Seni grafis di Indonesia awalnya merupakan media alternatif bagi seniman yang telah mengerjakan bidang lainnya seperti melukis atau mematung. Secara kronologis seni grafis muncul sekitar tahun 1950-an tokohnya Suromo dan Abdul Salam di Yogyakarta. Membuat karya dengan teknik cukil kayu ( woodcut ) dan kebanyakan dari karyanya merupakan poster perjuangan. Kemudian tokoh yang lain adalah Baharudin Marasutan ( Jakarta ) dan Mochtar Apin ( Bandung ).

C.     Macam-Macam Mencetak
Berbagai macam proses mencetak, antara lain:
1.    Cetak tinggi
2.    Cetak dalam
3.    Cetak datar
4.    Cetak saring
5.    Mencetak lipat
6.    Mencetak bayangan
Berikut akan diuraikan masing-masing macam proses mencetak.
1.      Cetak tinggi
Proses cetak tinggi menggunakan klise/acuan/alat cetak yang akan menghasilkan gambar dari bagian yang menonjol. Apabila alat cetak dioles dengan tinta, bagian yang menonjol itu akan menerima tinta. Jika klise/ alat cetak itu ditempelkan pada kertas kemudian diangkat, maka tampaklah gambar pada kertas. Contoh cetak tinggi yang sederhana ialah: stempel, jari, uang logam, potongan pelepah pisang, tutup botol, kulit kacang, buah-buahan, rol tissue dan benang ditempel, cukilan ubi/wortel dan sebagainya. Pembuatan klise untuk cetak tinggi dapat dilakukan dengan menggunakan guntingan gambar, dan selanjutnya dapat untuk mencetak, contohnya media berupa: guntingan gambar, papan/karet(linolium)/ubi, akrilik/cat poster/pewarna kue, pensil, kuas, pisau atau alat pencukil dan kertas gambar.
Cara pembuatannya
a.       Gambar ditempelkan pada papan atau karet atau ubi
b.      Pola ditoreh/dicukilkan dengan pisau/alat pencukil
c.       Klise/alat alat cetak selesai
d.      Klise/ alat cetak dioles dengan tinta
e.       Cetakan kea rah kertas gambar
f.        Jadilah gambar cetakan
2.      Cetakan dalam
Proses cetak dalam menggunakan klise/alat cetak yang akan menghasilkan gambar adalah bagian yang menjeluk/dalam. Cara pembuatannya sebagai berikut:
a.       Siapkan tembaga/seng atau plastic yang tebal, alat gores yang tajam, tinta, kuas, kain lap.

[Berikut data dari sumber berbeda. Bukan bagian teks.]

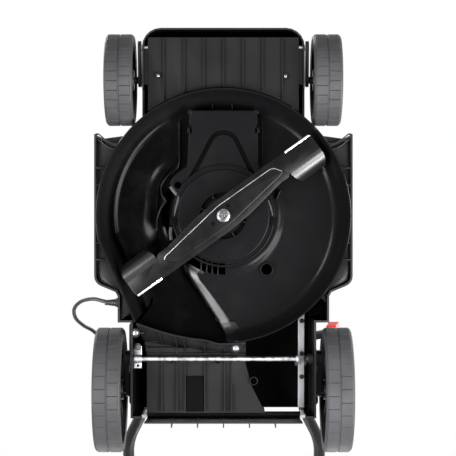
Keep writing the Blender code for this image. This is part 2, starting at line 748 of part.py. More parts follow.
def make_chute_floor():
    lefts = CHUTE_LEFT
    rights = [(38 * mm, DECK_RADIUS + 2 * mm), (38 * mm, DECK_RADIUS + 27 * mm), (38 * mm, DECK_RADIUS + 41 * mm)]
    rights += CHUTE_RIGHT[3:]
    heights = [FLOOR_LIP_Z, FLOOR_Z, FLOOR_Z + 1 * mm, FLOOR_Z + 3 * mm, FLOOR_Z + 5 * mm]
    columns = 9
    bm = bmesh.new()
    rows = []
    for number, (left, right, z) in enumerate(zip(lefts, rights, heights)):
        row = []
        for i in range(columns):
            share = i / (columns - 1)
            x = left[0] + (right[0] - left[0]) * share
            y = left[1] + (right[1] - left[1]) * share
            if number == 0:
                rim = DECK_RADIUS + WALL + 2 * mm
                beyond = x > OUTLET_RIGHT.x - 16 * mm
                y = math.sqrt(rim**2 - x**2) if beyond else max(outlet_line(x, GAP), OUTLET_LEFT.y + 1 * mm)
            if number == 1:
                y = max(y, outlet_line(x, 22 * mm))
            row.append((x, y, z))
        rows.append(row)
    loft(rows, closed=False, capped=False, into=bm)
    floor = put("chute_floor", bm, GREY)
    wall = floor.modifiers.new("wall", "SOLIDIFY")
    under = sum(face.normal.z * face.area for face in floor.data.polygons)
    wall.thickness = SHEET
    wall.offset = -1 if under < 0 else 1
    wall.use_even_offset = True
    for x in (-106.6, -80, -66, -32.4, 2, 14):
        rib = box(x * mm - 1 * mm, x * mm + 1 * mm, DECK_RADIUS + 39 * mm, CHUTE_END - 3 * mm, FLOOR_Z - 3 * mm, FLOOR_Z + 3 * mm)
        join(floor, rib, f"floor_rib_{round(x)}")
    bosses = (("left", OUTLET_LEFT, -2, 17, 62, 80, 5.2), ("right", OUTLET_RIGHT, 17, 12, 50, 76, 6.5))
    for name, corner, dx, dy, low, high, radius in bosses:
        x, y, low = corner.x + dx * mm, corner.y + dy * mm, low * mm
        join(floor, rod((x, y, low), (x, y, high * mm), radius * mm, 16), f"screw_boss_{name}")
        if name == "left":
            web = box(x, x + 14 * mm, y - 1.5 * mm, y + 1.5 * mm, low + 2 * mm, low + 14 * mm)
            join(floor, web, "screw_boss_web")
        cut(floor, rod((x, y, low - 5 * mm), (x, y, low + 9 * mm), 2.4 * mm, 10), f"screw_hole_{name}")
        screw = put(f"chute_screw_{name}", rod((x, y, low - 2.5 * mm), (x, y, low - GAP), 4.6 * mm, 20), ZINC)
        join(screw, rod((x, y, low - 1 * mm), (x, y, low + 8 * mm), 2 * mm, 10), f"screw_shank_{name}")
    return floor


def make_chute():
    """The channel over the chute floor: two walls and a ceiling that rises to the rear outlet."""
    lip = 6 * mm
    tops = [CEILING_HIGH - 1 * mm, 150 * mm, 157 * mm, 176 * mm, 197 * mm]
    feet = [FLOOR_LIP_Z + 36 * mm, FLOOR_Z + 15 * mm, FLOOR_Z + 4.5 * mm, FLOOR_Z + 6.5 * mm, FLOOR_Z + 8.5 * mm]
    bm = bmesh.new()
    rows = []
    for number, (left, right, top, foot) in enumerate(zip(CHUTE_LEFT, CHUTE_RIGHT, tops, feet)):
        x0, x1 = left[0], right[0]
        row = []
        for share in (0, 0, 0.06, 0.27, 0.5, 0.73, 0.94, 1, 1):
            x = x0 + (x1 - x0) * share
            y = left[1] + (right[1] - left[1]) * share
            if number == 0:
                y = outlet_line(x, lip)
            row.append([x, y, top])
        row[0][2] = foot
        row[-1][2] = foot
        row[1][2] = top - 8 * mm
        row[-2][2] = top - 8 * mm
        rows.append(row)
    loft(rows, closed=False, capped=False, into=bm)
    chute = put("discharge_chute", bm, BLACK)
    wall = chute.modifiers.new("wall", "SOLIDIFY")
    inner = sum(face.normal.z * face.area for face in chute.data.polygons)
    wall.thickness = 2.2 * mm
    wall.offset = -1 if inner > 0 else 1
    wall.use_even_offset = True
    for x, back in ((-100, 65), (30, 45)):
        y = BODY_REAR - back * mm
        post = rod((x * mm, y, 174 * mm), (x * mm, y, BODY_TOP - WALL - GAP), 7 * mm, 12)
        join(chute, post, f"chute_post_{x}")
    return chute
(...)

b.      Membuat gambar pada tembaga/seng dengan cara digores
c.       Tinta dioleskan pada bagian yang menjeluk/dalam
d.      Tinta yang menempel pada bagian datar dibersihkan
e.       Kemudian kertas yang akan dicetak diletakkan pada permukaan klise, kertas ini harus kertas yang mudah menyerap tinta.
f.        Selanjutnya ditindih dengan rata atau dipres dengan alat pres
g.       Akhirnya kertas di angkat dan tampaklah gambar pada kertas

3.      Cetak datar
Contoh yang paling sederhana ialah cetak agar-agar. Media : agar-agar, air, lem arab, gula pasir, dan glaserin, seng tempat untuk menuangkan, kompor, kertas, gambar, tinta. Urutan kegiatan sebagai berikut:
a.       Membuat adonan acuan dengan menggunakan agar-agar, yakni: rendam agar-agar dengan air dingin selama 5 menit. Kemudian agar-agar dimasukkan ke dalam air mendidih sehingga menjadi cairan. Masukkan lem arab, glaserin, seperlunya kemudian diaduk sampai merata. Selanjutnya dituang ke dalam seng sampai penuh rata dan membeku.
b.      Membuat gambar pada kertas dengan tinta.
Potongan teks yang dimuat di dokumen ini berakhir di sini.